Chain properties dominate here: you'll find standard mid-range brands including Hampton Inn, La Quinta, and Motel 6 locations. Rates typically run $70 to $110 nightly. The practical insight for campus visitors is that Midtown hotels book solidly during university events but remain available on random weekdays. Parent weekends in fall and spring cause prices to spike 30 to 40 percent above baseline rates, but you have multiple competing properties to choose from, so rates stay more stable than in the immediate campus zone.
Midtown's additional draw is foot traffic to galleries, vintage shops, and restaurants along NW 23rd Street itself. If your visit involves time outside campus (which most do), this location cuts down on driving between disconnected parts of the city. The streetcar connection also matters if you want to experience downtown OKC without managing a rental car.
Hotels clustered near I-40, roughly two to three miles south of campus, offer the lowest rates: $50 to $85 nightly is standard. This is the convention-district spillover area near where hotels cater to travelers passing through rather than visitors with a specific campus destination.
The trade-off is real. A ten-minute drive from campus becomes routine, and you're no longer within the Uptown or Midtown neighborhoods; you're in a car-dependent stretch of the city. For single-night stays or visitors who plan to stay on campus during the day and return only to sleep, this savings may justify the drive. For families with younger children, multiple rooms, or stays longer than two nights, the convenience premium of staying closer often outweighs the per-night savings.
Oklahoma City University hosts regular visitor weekends, graduation, and summer orientation sessions. Hotel rates in the Midtown and Uptown zones rise sharply during these events, sometimes doubling from their baseline. If you're planning a visit, calling the university's admissions office or visitor center for an event calendar before booking makes sense; a hotel ninety seconds away during a non-event weekend may be the same price as one three miles away during a packed weekend.
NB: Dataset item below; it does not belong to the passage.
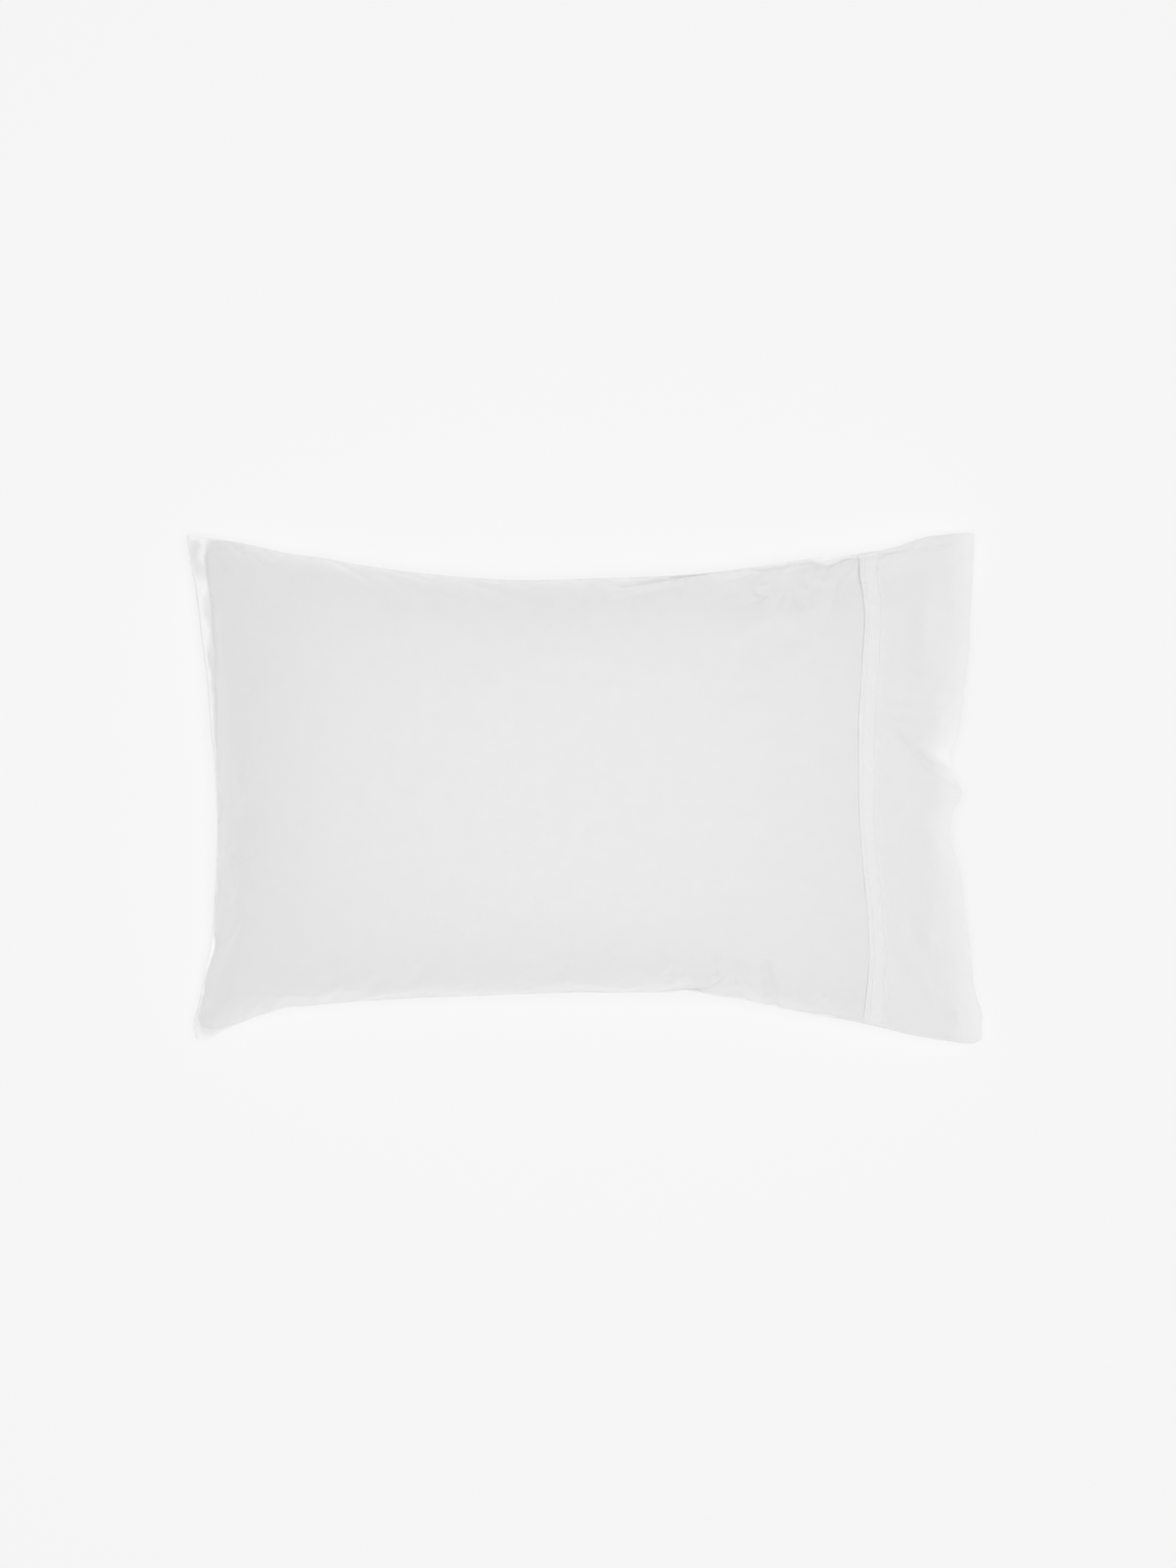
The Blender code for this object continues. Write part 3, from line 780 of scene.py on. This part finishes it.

Weekday visits are almost always cheaper than weekends, even outside event periods. Parents considering a weekday campus tour before committing to overnight accommodations will find significantly more inventory and lower rates.
The strongest practical takeaway: your distance tolerance and time value matter more than the dollar difference. For campus visitors, staying in Midtown puts you close enough to campus for repeated trips while keeping you in a livable neighborhood with restaurants and services. For transient travelers or those visiting only briefly, the budget options further south work efficiently if you're comfortable adding ten minutes to your daily campus commute.